There are several other routes which VFR pilots can take to get across the rocks. From Kamloops to points such as Red Deer means flying much higher in spots, through Revelstoke, over the Rogers Pass and into Golden. Most of the route is over the Trans Canada Highway. But at Golden, you can leave the highway and fly north through the valley of the Blackberry River. That little departure from the security of a highway below, is a short hop of only about 30 miles, and will bring the VFR pilot to the Jasper-Banff highway at Saskatchewan River Crossing.
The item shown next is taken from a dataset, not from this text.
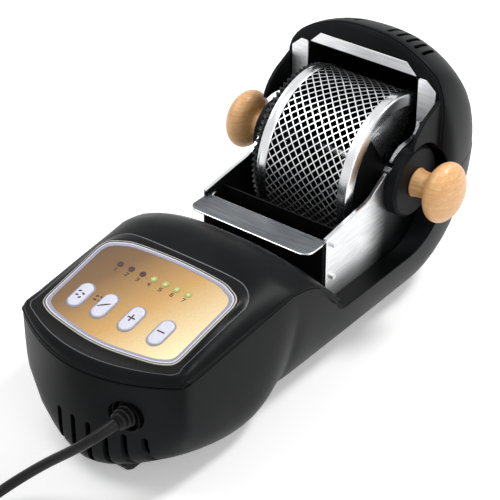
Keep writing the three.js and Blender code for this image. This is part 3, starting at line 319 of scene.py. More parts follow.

The valley is steep and quite narrow, but the floor is only around 2,000 to 3,000 feet ASL most of the way through. Several peaks and glaciers rise to near 11,000 feet on both sides of that valley.

Once through there, you’re in Alberta, and eventually you will exit the mountains near Rocky Mountain House. For any mountain flying, it is best in the early morning hours. Plan to get through before the mid-day turbulence kicks up and usually you’re fine.

There are instructors who can offer specialized training for mountain flying. It’s a good idea to be briefed on the basics of the unique situations you can find yourself in when flying to unfamiliar territory. Personally, I stay close to the VFR routes, best over highways, and wait for good-weather days, Maybe there were higher risks than I understood when I started flying in the mountains. Most problems you will run in to involve wind and weather. A good briefing and good judgment will help to keep you out of trouble. The rewards include the fantastic scenery viewed by very few privileged pilots and their passengers.